One question raised by ANE legal texts is the extent to which they were symbolic. Some have argued that these laws were not largely practiced by the peoples whose leaders created them. Rather, they would have more symbolic value. Following this line of thinking, we would wonder how common it was to stone adulterers in ancient Israel. Nor would we be surprised if we found that the legal traditions of the Pentateuch went largely unnoticed by Israel until the time of Josiah. These things are of course a matter for significant debate.

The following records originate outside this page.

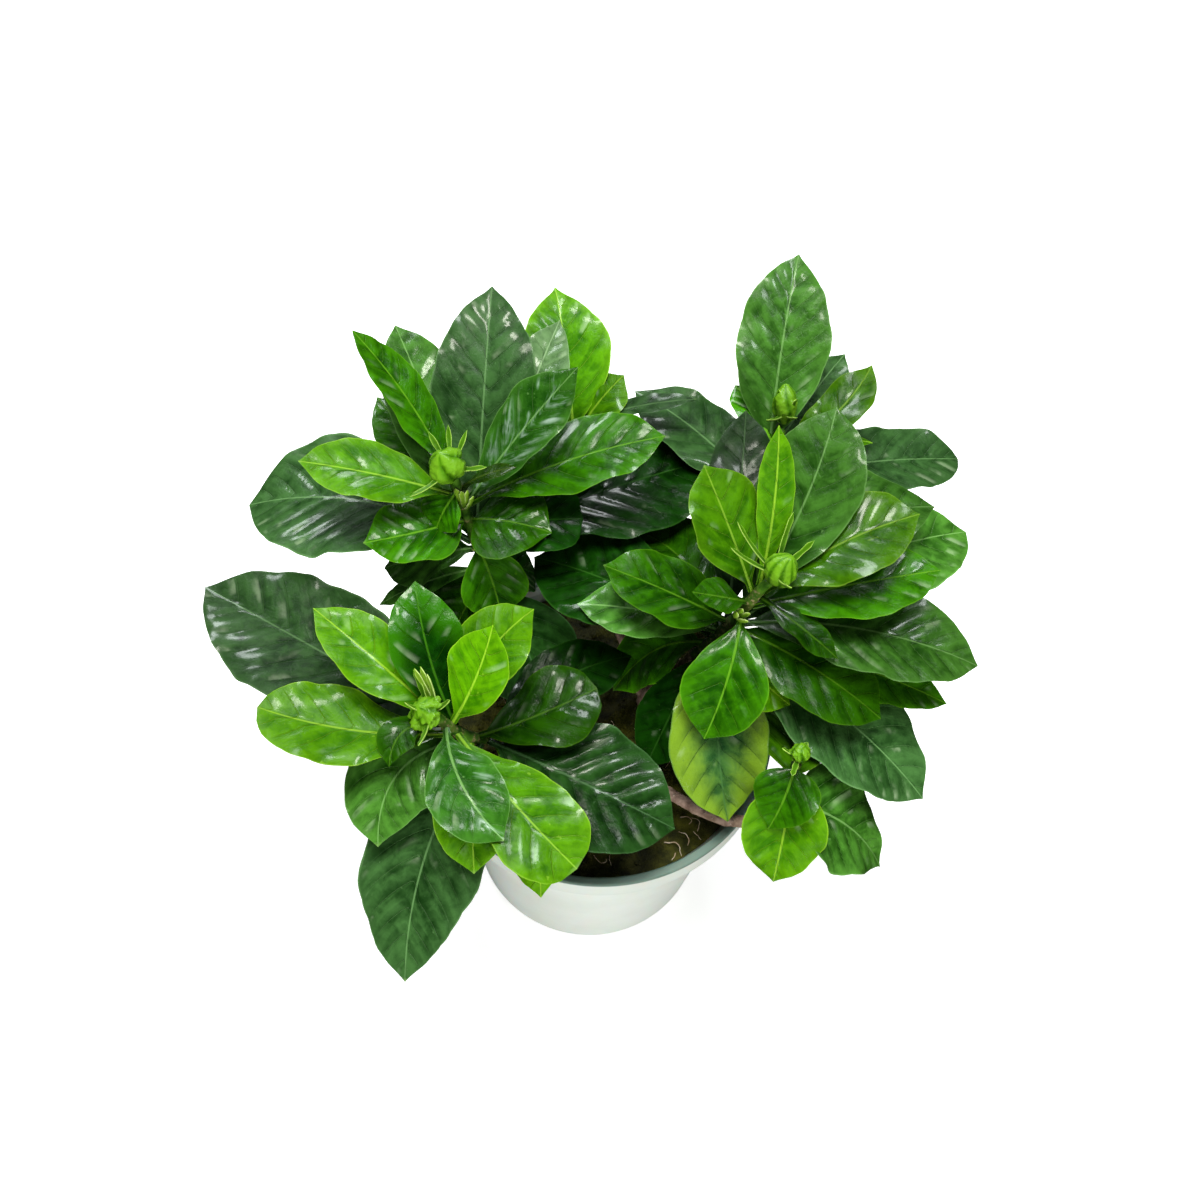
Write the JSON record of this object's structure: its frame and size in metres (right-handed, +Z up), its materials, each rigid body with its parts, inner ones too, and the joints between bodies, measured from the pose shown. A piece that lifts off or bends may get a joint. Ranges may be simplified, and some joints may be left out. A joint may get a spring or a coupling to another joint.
{
  "type": "potted gardenia",
  "caption": "Evergreen shrub with glossy ribbed leaves in whorls round fat green flower buds, growing from soil in a round tapered plastic pot with a hanging lip.",
  "frame": {"origin": "middle of the pot's flat base, on the surface that the pot stands on", "axes": "+Z up along the pot's axis; -Y towards the side with the small low shoot and the bare rim; +X to the right of that side, where the densest shoot is"},
  "size_m": [0.2607, 0.2329, 0.2141],
  "materials": {
    "pot": "off-white moulded plastic with a soft sheen and a grey-green top edge",
    "soil": "moist dark brown potting mix with crumbs and pale rootlets",
    "wood": "rough pinkish brown bark with leaf scars",
    "old_leaf": "waxy dark green, quilted between pale sunken veins",
    "young_leaf": "waxy bright green, quilted between pale sunken veins",
    "bud": "satin yellow-green, softly ribbed"
  },
  "bodies": {
    "root": {"pot": "pot", "soil": "soil", "woody_stem_left": "wood", "woody_stem_right": "wood", "woody_stem_front": "wood", "shoot_a_old_leaves": "old_leaf", "shoot_a_young_leaves": "young_leaf", "shoot_b_old_leaves": "old_leaf", "shoot_b_young_leaves": "young_leaf", "shoot_c_old_leaves": "old_leaf", "shoot_c_young_leaves": "young_leaf", "shoot_d_old_leaves": "old_leaf", "shoot_d_young_leaves": "young_leaf", "shoot_e_old_leaves": "old_leaf", "shoot_e_young_leaves": "young_leaf", "shoot_f_young_leaves": "young_leaf", "flower_bud_a": "bud", "flower_bud_b": "bud", "flower_bud_c": "bud", "flower_bud_d": "bud", "flower_bud_e": "bud"}
  },
  "joints": []
}
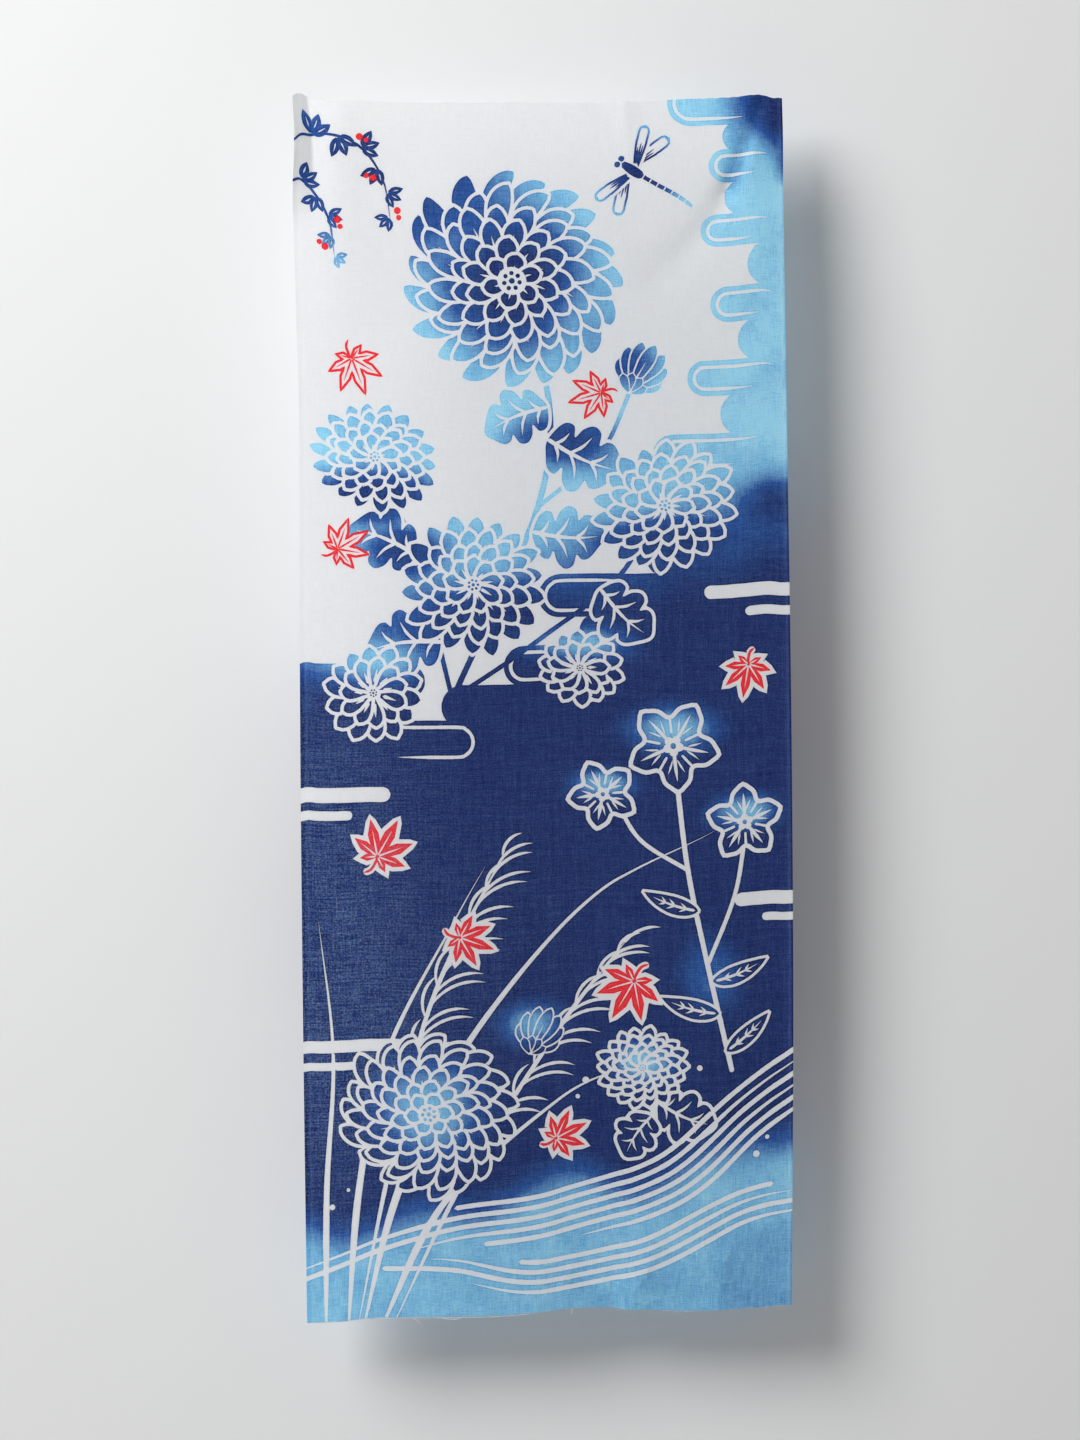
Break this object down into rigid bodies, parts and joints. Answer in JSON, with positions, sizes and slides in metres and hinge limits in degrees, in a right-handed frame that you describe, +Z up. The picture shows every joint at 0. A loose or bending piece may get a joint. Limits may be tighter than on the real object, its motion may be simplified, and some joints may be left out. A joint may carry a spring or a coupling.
{
  "type": "tenugui towel",
  "caption": "Thin cotton hand towel with dyed and resist-white design, hanging flat from its top edge with soft folds near the corners and the loose end.",
  "frame": {"origin": "middle of the top edge, half-way through the cloth", "axes": "+Z up along the hanging cloth, +X to the viewer's right across its width, the dyed front facing -Y"},
  "size_m": [0.3705, 0.0189, 0.909],
  "materials": {
    "dyed_cotton": "matt, thin plain-weave cotton, slightly see-through, dyed right through"
  },
  "bodies": {
    "root": {"tenugui_cloth": "dyed_cotton"}
  },
  "joints": []
}
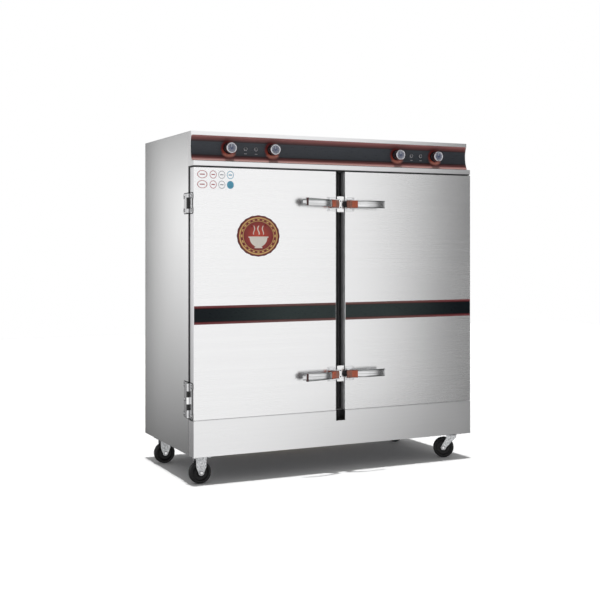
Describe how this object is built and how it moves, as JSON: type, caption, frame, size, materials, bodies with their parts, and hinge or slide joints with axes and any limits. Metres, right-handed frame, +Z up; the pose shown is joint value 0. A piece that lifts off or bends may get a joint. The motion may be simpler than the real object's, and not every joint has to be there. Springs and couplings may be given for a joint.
{
  "type": "rice steamer cabinet",
  "caption": "Wide stainless steaming cabinet on casters: insulated doors with gaskets and lever latches, tray racks over heated water sumps, and a control fascia with knobs and lamps.",
  "frame": {"origin": "on the floor, under the middle of the whole object's box", "axes": "+Z up; the doors face -Y; +X is to the right of someone who faces the doors"},
  "size_m": [1.426, 0.777, 1.506],
  "materials": {
    "casing": "satin",
    "liner": "satin",
    "hardware": "polished",
    "keeper": "satin",
    "galvanised": "satin",
    "wheel": "matte",
    "gasket": "matte",
    "knob": "gloss",
    "lamp": "gloss",
    "heater": "satin",
    "brass": "satin",
    "lever_grip": "matte"
  },
  "bodies": {
    "cabinet": {"base_pan": "casing", "side_panel_left": "casing", "side_panel_right": "casing", "rear_top_sheet": "casing", "front_frame": "casing", "apron": "casing", "control_fascia": "casing", "chamber_liner_left": "liner", "chamber_liner_right": "liner", "tray_rack_left": "liner", "tray_rack_right": "liner", "heater_left": "heater", "heater_right": "heater", "sump_cover_left": "liner", "sump_cover_right": "liner", "feed_tank": "liner", "drain_pipe": "brass", "keeper_upper": "keeper", "keeper_lower": "keeper", "lamp_left_outer": "lamp", "lamp_left_inner": "lamp", "lamp_right_inner": "lamp", "lamp_right_outer": "lamp", "hinge_body_leaf_upper_left": "hardware", "hinge_body_leaf_lower_left": "hardware", "hinge_body_leaf_upper_right": "hardware", "hinge_body_leaf_lower_right": "hardware", "caster_fork_left_front": "galvanised", "caster_fork_left_rear": "galvanised", "caster_plate_right_front": "galvanised", "caster_plate_right_rear": "galvanised"},
    "door_left": {"door_skin_left": "casing", "door_liner_left": "liner", "door_gasket_left": "gasket", "hinge_door_leaf_upper_left": "hardware", "hinge_door_leaf_lower_left": "hardware", "latch_base_upper_left": "hardware", "latch_base_lower_left": "hardware"},
    "door_right": {"door_skin_right": "casing", "door_liner_right": "liner", "door_gasket_right": "gasket", "hinge_door_leaf_upper_right": "hardware", "hinge_door_leaf_lower_right": "hardware", "latch_base_upper_right": "hardware", "latch_base_lower_right": "hardware"},
    "lever_upper_left": {"latch_lever_upper_left": "hardware"},
    "lever_lower_left": {"latch_lever_lower_left": "hardware"},
    "lever_upper_right": {"latch_lever_upper_right": "hardware"},
    "lever_lower_right": {"latch_lever_lower_right": "hardware"},
    "knob_left_outer": {"knob_left_outer": "knob"},
    "knob_left_inner": {"knob_left_inner": "knob"},
    "knob_right_inner": {"knob_right_inner": "knob"},
    "knob_right_outer": {"knob_right_outer": "knob"},
    "drain_lever": {"drain_lever": "lever_grip"},
    "swivel_front": {"caster_fork_right_front": "galvanised"},
    "swivel_rear": {"caster_fork_right_rear": "galvanised"},
    "wheel_left_front": {"caster_wheel_left_front": "wheel"},
    "wheel_left_rear": {"caster_wheel_left_rear": "wheel"},
    "wheel_right_front": {"caster_wheel_right_front": "wheel"},
    "wheel_right_rear": {"caster_wheel_right_rear": "wheel"}
  },
  "joints": [
    {"name": "door_left_hinge", "type": "hinge", "parent": "cabinet", "child": "door_left", "pos_m": [-0.706, -0.2835, 0.8], "axis": [0, 0, -1], "range_deg": [0, 180]},
    {"name": "door_right_hinge", "type": "hinge", "parent": "cabinet", "child": "door_right", "pos_m": [0.706, -0.2835, 0.8], "axis": [0, 0, 1], "range_deg": [0, 180]},
    {"name": "lever_upper_left_turn", "type": "hinge", "parent": "door_left", "child": "lever_upper_left", "pos_m": [-0.027, -0.3605, 1.203], "axis": [0, 0, 1], "range_deg": [0, 60]},
    {"name": "lever_lower_left_turn", "type": "hinge", "parent": "door_left", "child": "lever_lower_left", "pos_m": [-0.027, -0.3605, 0.441], "axis": [0, 0, 1], "range_deg": [0, 60]},
    {"name": "lever_upper_right_turn", "type": "hinge", "parent": "door_right", "child": "lever_upper_right", "pos_m": [0.027, -0.3605, 1.203], "axis": [0, 0, -1], "range_deg": [0, 60]},
    {"name": "lever_lower_right_turn", "type": "hinge", "parent": "door_right", "child": "lever_lower_right", "pos_m": [0.027, -0.3605, 0.441], "axis": [0, 0, -1], "range_deg": [0, 60]},
    {"name": "knob_left_outer_turn", "type": "hinge", "parent": "cabinet", "child": "knob_left_outer", "pos_m": [-0.525, -0.2965, 1.438], "axis": [0, 1, 0], "range_deg": [0, 300]},
    {"name": "knob_left_inner_turn", "type": "hinge", "parent": "cabinet", "child": "knob_left_inner", "pos_m": [-0.318, -0.2965, 1.438], "axis": [0, 1, 0], "range_deg": [0, 300]},
    {"name": "knob_right_inner_turn", "type": "hinge", "parent": "cabinet", "child": "knob_right_inner", "pos_m": [0.318, -0.2965, 1.438], "axis": [0, 1, 0], "range_deg": [0, 300]},
    {"name": "knob_right_outer_turn", "type": "hinge", "parent": "cabinet", "child": "knob_right_outer", "pos_m": [0.525, -0.2965, 1.438], "axis": [0, 1, 0], "range_deg": [0, 300]},
    {"name": "drain_lever_turn", "type": "hinge", "parent": "cabinet", "child": "drain_lever", "pos_m": [0, 0.3185, 0.1063], "axis": [0, 0, 1], "range_deg": [0, 90]},
    {"name": "swivel_front_turn", "type": "hinge", "parent": "cabinet", "child": "swivel_front", "pos_m": [0.63, -0.2785, 0.1114], "axis": [0, 0, 1], "continuous": true},
    {"name": "swivel_rear_turn", "type": "hinge", "parent": "cabinet", "child": "swivel_rear", "pos_m": [0.63, 0.1875, 0.1114], "axis": [0, 0, 1], "continuous": true},
    {"name": "wheel_left_front_spin", "type": "hinge", "parent": "cabinet", "child": "wheel_left_front", "pos_m": [-0.656, -0.2915, 0.049], "axis": [0, 1, 0], "continuous": true},
    {"name": "wheel_left_rear_spin", "type": "hinge", "parent": "cabinet", "child": "wheel_left_rear", "pos_m": [-0.656, 0.1875, 0.049], "axis": [0, 1, 0], "continuous": true},
    {"name": "wheel_right_front_spin", "type": "hinge", "parent": "swivel_front", "child": "wheel_right_front", "pos_m": [0.59897, -0.25835, 0.049], "axis": [-0.5446, -0.8387, 0], "continuous": true},
    {"name": "wheel_right_rear_spin", "type": "hinge", "parent": "swivel_rear", "child": "wheel_right_rear", "pos_m": [0.59336, 0.19265, 0.049], "axis": [-0.1392, -0.9903, 0], "continuous": true}
  ]
}
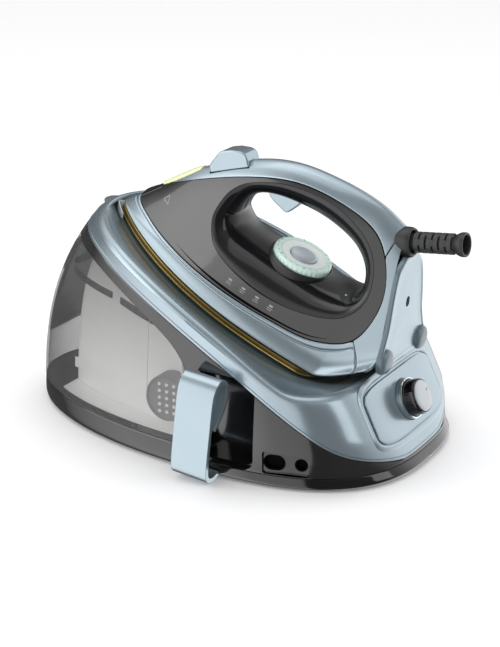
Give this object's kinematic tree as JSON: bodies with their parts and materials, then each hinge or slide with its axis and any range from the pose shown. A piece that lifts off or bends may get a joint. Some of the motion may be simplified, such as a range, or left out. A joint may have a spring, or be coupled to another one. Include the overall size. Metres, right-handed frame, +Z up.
{
  "type": "steam generator iron",
  "caption": "Hand iron with an open handle resting nose-up on a boiler base with a transparent water tank, a steam knob and a hose hook.",
  "frame": {"origin": "centre of the whole footprint on the table, hose hook and cord sleeve included", "axes": "+X towards the heel and the steam knob, -X towards the nose and the water tank, -Y towards the hose hook, +Z up"},
  "size_m": [0.3998, 0.256, 0.2426],
  "materials": {
    "shell_blue": "gloss, pale blue-grey",
    "shell_dark": "high gloss, smoke grey",
    "gloss_black": "high gloss black",
    "soft_black": "fine moulded texture",
    "rest_grey": "heat resistant, satin",
    "tank_smoke": "transparent smoke",
    "clear_silicone": "translucent",
    "sole_bronze": "polished bronze coating",
    "cast_aluminium": "as cast",
    "steel": "bright",
    "chrome_trim": "polished",
    "silver_cap": "satin silver paint",
    "rubber_black": "matt",
    "dial_mint": "translucent mint",
    "window_lit": "translucent yellow green, lit from inside",
    "brass": "turned",
    "board_green": "solder resist",
    "white_plastic": "satin",
    "hose_clear": "satin",
    "filter_grey": "satin"
  },
  "bodies": {
    "base": {"base_tray": "gloss_black", "side_shell": "shell_dark", "deck_cover": "shell_blue", "rest_plate": "rest_grey", "nose_stop": "clear_silicone", "control_panel": "shell_blue", "knob_collar": "shell_blue", "knob_ring": "chrome_trim", "control_pot": "white_plastic", "hook_bay": "gloss_black", "hose_hook": "shell_blue", "outlet_plate": "shell_dark", "tank_socket": "soft_black", "boiler": "steel", "boiler_cradle": "white_plastic", "boiler_heater": "steel", "water_pump": "white_plastic", "steam_valve": "brass", "circuit_board": "board_green", "water_pipe": "hose_clear", "steam_pipe": "hose_clear", "rubber_feet": "rubber_black", "base_screws": "steel"},
    "water_tank": {"water_tank": "tank_smoke", "tank_valve": "soft_black", "scale_filter": "filter_grey"},
    "tank_lid": {"tank_lid": "shell_dark"},
    "steam_knob": {"steam_knob": "gloss_black", "knob_cap": "silver_cap", "knob_shaft": "steel"},
    "iron": {"soleplate": "sole_bronze", "steam_chamber": "cast_aluminium", "sole_heater": "steel", "heat_shield": "soft_black", "lower_skirt": "shell_blue", "panel_near": "shell_dark", "panel_far": "shell_dark", "handle_grip": "gloss_black", "top_cover": "shell_blue", "rear_cover": "shell_blue", "nose_window": "window_lit", "dial_housing": "soft_black", "thermostat": "white_plastic", "trigger_pin": "steel", "trigger_spring": "steel", "microswitch": "soft_black", "button_spring": "steel", "heel_plate": "shell_blue", "heel_screw": "steel", "cord_holder": "shell_dark"},
    "temperature_dial": {"temperature_dial": "dial_mint", "dial_cap": "silver_cap", "dial_shaft": "steel"},
    "steam_trigger": {"steam_trigger": "shell_blue"},
    "boost_button": {"boost_button": "shell_blue"},
    "cord_sleeve": {"cord_sleeve": "rubber_black", "steam_cord": "rubber_black"}
  },
  "joints": [
    {"name": "iron_lift", "type": "slide", "parent": "base", "child": "iron", "axis": [0.4226, 0, 0.9063], "range_m": [0, 0.12]},
    {"name": "tank_slide", "type": "slide", "parent": "base", "child": "water_tank", "axis": [-1, 0, 0], "range_m": [0, 0.13]},
    {"name": "tank_lid_pull", "type": "slide", "parent": "water_tank", "child": "tank_lid", "axis": [-1, 0, 0], "range_m": [0, 0.03]},
    {"name": "steam_knob_turn", "type": "hinge", "parent": "base", "child": "steam_knob", "pos_m": [0.15072, 0.01131, 0.05], "axis": [0.9135, 0, 0.4067], "range_deg": [-135, 135]},
    {"name": "temperature_dial_turn", "type": "hinge", "parent": "iron", "child": "temperature_dial", "pos_m": [0.05254, 0.01131, 0.15553], "axis": [0.4226, 0, 0.9063], "range_deg": [-145, 145]},
    {"name": "steam_trigger_squeeze", "type": "hinge", "parent": "iron", "child": "steam_trigger", "pos_m": [0.03029, 0.01131, 0.21666], "axis": [0, -1, 0], "range_deg": [0, 6], "stiffness_Nm_per_rad": 0.4, "deforming": ["trigger_spring"]},
    {"name": "boost_button_press", "type": "slide", "parent": "iron", "child": "boost_button", "axis": [0.2501, 0, -0.9682], "range_m": [0, 0.0025], "stiffness_N_per_m": 400, "deforming": ["button_spring"]},
    {"name": "cord_swivel", "type": "hinge", "parent": "iron", "child": "cord_sleeve", "pos_m": [0.14511, 0.01131, 0.1856], "axis": [0, 1, 0], "range_deg": [-12, 12]}
  ]
}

From the very beginning, Christians have faced the interesting question of how to apply the Old Testament laws to a new understanding of how God is moving in history. Of course Jews themselves have had to relate practices directly relating to the Ancient Near East to quite different contexts. Even in the time of Jesus they were facing such issues. Paul addressed the laws by saying the believer was not "under" them, but at the same time he represents them in a boiled down, less ethnocentric form.

In the second century AD, Christians began to develop lenses for filtering the Old Testament laws. These filters "work" for us, even though they are not the categories of the texts themselves. They are theological appropriations of the texts. For example, Christians tend to make a distinction between the "moral" law and the "ceremonial" law. The Pentateuch itself knows nothing of this distinction, but for us it serves to distinguish between Old Testament laws we continue to follow, such as the sexual prohibitions of Leviticus 18, and ones we discard, like the prohibitions on eating pork.

In addition, we believe the "cultic" or sacrificial laws to be fulfilled in Christ's death. Christian traditions tend to sit differently to the "civil" law of Israel. Some traditions have drawn strong support for civil legislation from Old Testament practices like capital punishment. And in general, some traditions are more oriented toward making the law of the land conform to Christian understandings, just as the law of the Pentateuch presents itself as somewhat of a "theocratic" law where the law of God is the law of the land.